Greg Walton is an independent researcher who advises the Tibetan exile administration on security.  He agrees that the email was probably a product of the Chinese government's increasingly vast cyber-offensive capability.  

"What is intriguing is that often we'll see that the same command-and-control servers which are going after the big defense contractors, and stealing details of stealth bombers, or going after the big financial houses in New York - the same command-and-control servers are going after monks in Dharamsala," said Walton.

Cyber attacks are cleverly worded to convince recipients to click on a link, or open an attachment, which implants malware on the recipient's computer, giving digital eavesdroppers wide-ranging access.   
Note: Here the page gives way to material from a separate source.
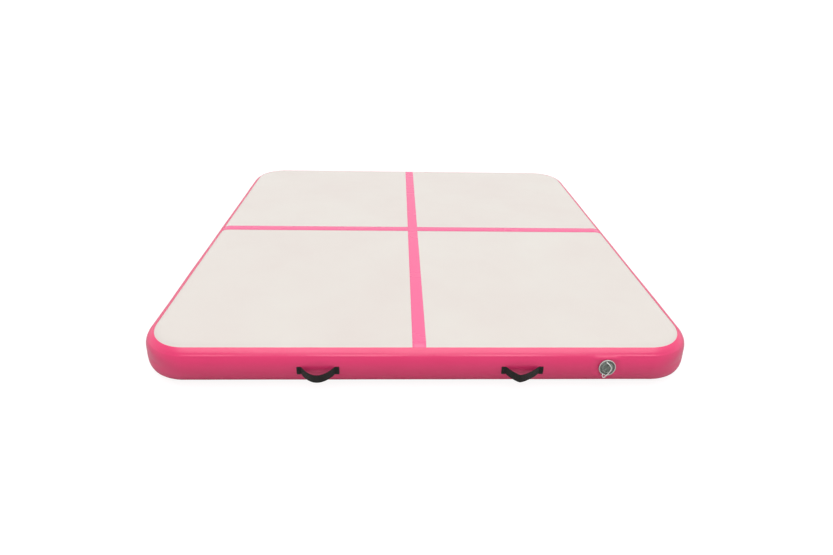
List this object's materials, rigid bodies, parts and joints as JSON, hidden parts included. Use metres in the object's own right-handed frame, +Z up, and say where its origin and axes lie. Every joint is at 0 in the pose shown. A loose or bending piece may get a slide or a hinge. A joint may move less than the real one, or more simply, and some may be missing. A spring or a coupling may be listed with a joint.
{
  "type": "air track mat",
  "caption": "Square inflatable air track mat with a pink side band and tape cross, webbing carry handles and a capped inflation valve.",
  "frame": {"origin": "centre of the underside, on the floor", "axes": "+Z up, -Y towards the front edge, which holds the valve and a pair of handles, and +X to the right seen from the front"},
  "size_m": [2, 2.0806, 0.1508],
  "materials": {
    "top_fabric": "satin",
    "bottom_fabric": "satin",
    "side_band": "gloss",
    "inner_fabric": "matte",
    "stripe_tape": "satin",
    "drop_yarn": "matte",
    "valve_plastic": "satin",
    "cap_plastic": "satin",
    "inner_plastic": "satin",
    "seal_rubber": "matte",
    "leash_plastic": "gloss",
    "spring_steel": "polished",
    "webbing": "matte"
  },
  "bodies": {
    "mat": {"top_sheet": "top_fabric", "bottom_sheet": "bottom_fabric", "side_wall_outer": "side_band", "side_wall_inner": "inner_fabric", "seam_tape_top": "inner_fabric", "seam_tape_bottom": "inner_fabric", "stripe_long": "stripe_tape", "stripe_cross_left": "stripe_tape", "stripe_cross_right": "stripe_tape", "drop_stitch_row_1": "drop_yarn", "drop_stitch_row_2": "drop_yarn", "drop_stitch_row_3": "drop_yarn", "drop_stitch_row_4": "drop_yarn", "drop_stitch_row_5": "drop_yarn", "drop_stitch_row_6": "drop_yarn", "drop_stitch_row_7": "drop_yarn", "drop_stitch_row_8": "drop_yarn", "valve_housing": "valve_plastic", "valve_gasket": "seal_rubber", "valve_nut": "inner_plastic", "plunger_spring": "spring_steel", "cap_leash": "leash_plastic", "front_left_strap_end_a": "webbing", "front_left_strap_end_b": "webbing", "front_right_strap_end_a": "webbing", "front_right_strap_end_b": "webbing", "rear_left_strap_end_a": "webbing", "rear_left_strap_end_b": "webbing", "rear_right_strap_end_a": "webbing", "rear_right_strap_end_b": "webbing"},
    "cap_tether": {"leash_ring": "leash_plastic"},
    "cap": {"valve_cap": "cap_plastic", "cap_seal": "seal_rubber"},
    "plunger_seat": {"spring_retainer": "spring_steel"},
    "plunger": {"valve_plunger": "inner_plastic", "plunger_seal": "seal_rubber", "plunger_button": "inner_plastic"},
    "front_left_handle": {"front_left_strap_loop": "webbing"},
    "front_right_handle": {"front_right_strap_loop": "webbing"},
    "rear_left_handle": {"rear_left_strap_loop": "webbing"},
    "rear_right_handle": {"rear_right_strap_loop": "webbing"}
  },
  "joints": [
    {"name": "cap_pull", "type": "slide", "parent": "mat", "child": "cap_tether", "axis": [0, -0.9848, 0.1736], "range_m": [0, 0.03], "deforming": ["cap_leash"]},
    {"name": "cap_turn", "type": "hinge", "parent": "cap_tether", "child": "cap", "pos_m": [0.649, -0.99441, 0.0875], "axis": [0, -0.9848, 0.1736], "range_deg": [0, 90]},
    {"name": "plunger_press", "type": "slide", "parent": "mat", "child": "plunger_seat", "axis": [0, 0.9848, -0.1736], "range_m": [0, 0.005], "stiffness_N_per_m": 600, "springref_m": -0.003, "deforming": ["plunger_spring"]},
    {"name": "plunger_turn", "type": "hinge", "parent": "plunger_seat", "child": "plunger", "pos_m": [0.649, -0.99441, 0.0875], "axis": [0, 0.9848, -0.1736], "range_deg": [0, 90]},
    {"name": "front_left_lift", "type": "hinge", "parent": "mat", "child": "front_left_handle", "pos_m": [-0.352, -1.0013, 0.079], "axis": [-1, 0, 0], "range_deg": [-45, 60], "stiffness_Nm_per_rad": 0.06},
    {"name": "front_right_lift", "type": "hinge", "parent": "mat", "child": "front_right_handle", "pos_m": [0.352, -1.0013, 0.079], "axis": [-1, 0, 0], "range_deg": [-45, 60], "stiffness_Nm_per_rad": 0.06},
    {"name": "rear_left_lift", "type": "hinge", "parent": "mat", "child": "rear_left_handle", "pos_m": [-0.352, 1.0013, 0.079], "axis": [1, 0, 0], "range_deg": [-45, 60], "stiffness_Nm_per_rad": 0.06},
    {"name": "rear_right_lift", "type": "hinge", "parent": "mat", "child": "rear_right_handle", "pos_m": [0.352, 1.0013, 0.079], "axis": [1, 0, 0], "range_deg": [-45, 60], "stiffness_Nm_per_rad": 0.06}
  ]
}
Walton says a monk like Kanyak is a highly valuable target. "Such a person is going to have a rich social graph, from the attacker's point of view," added Walton.  "Someone like that is very trusted, and if the Chinese are sending out emails from that account, it raises the probability that someone is actually going to trust the attachment and open."

Activist Tibetan exiles are stepping up efforts to train Tibetans about cyber security.  Much of the material is in English, so the first task is translation.

Lobsang Gyatso teaches Tibetans who plan to re-enter Chinese-controlled areas about Tor, a network of volunteer routers that helps users hide their location and identity from repressive governments.

"What we have is a USB Tor.  Which you can just carry in a pen drive and you use it wherever you want.  So you have complete anonymity, and at the same time you are able to circumvent the Chinese firewall," Lobsang explained.

The strategy entails risk for those carrying the pen drives back into Chinese-controlled Tibet.  Activists also warn that even though tools like Tor are effective, China's massive investments in cyber security mean no user is guaranteed 100 percent safety from watching eyes.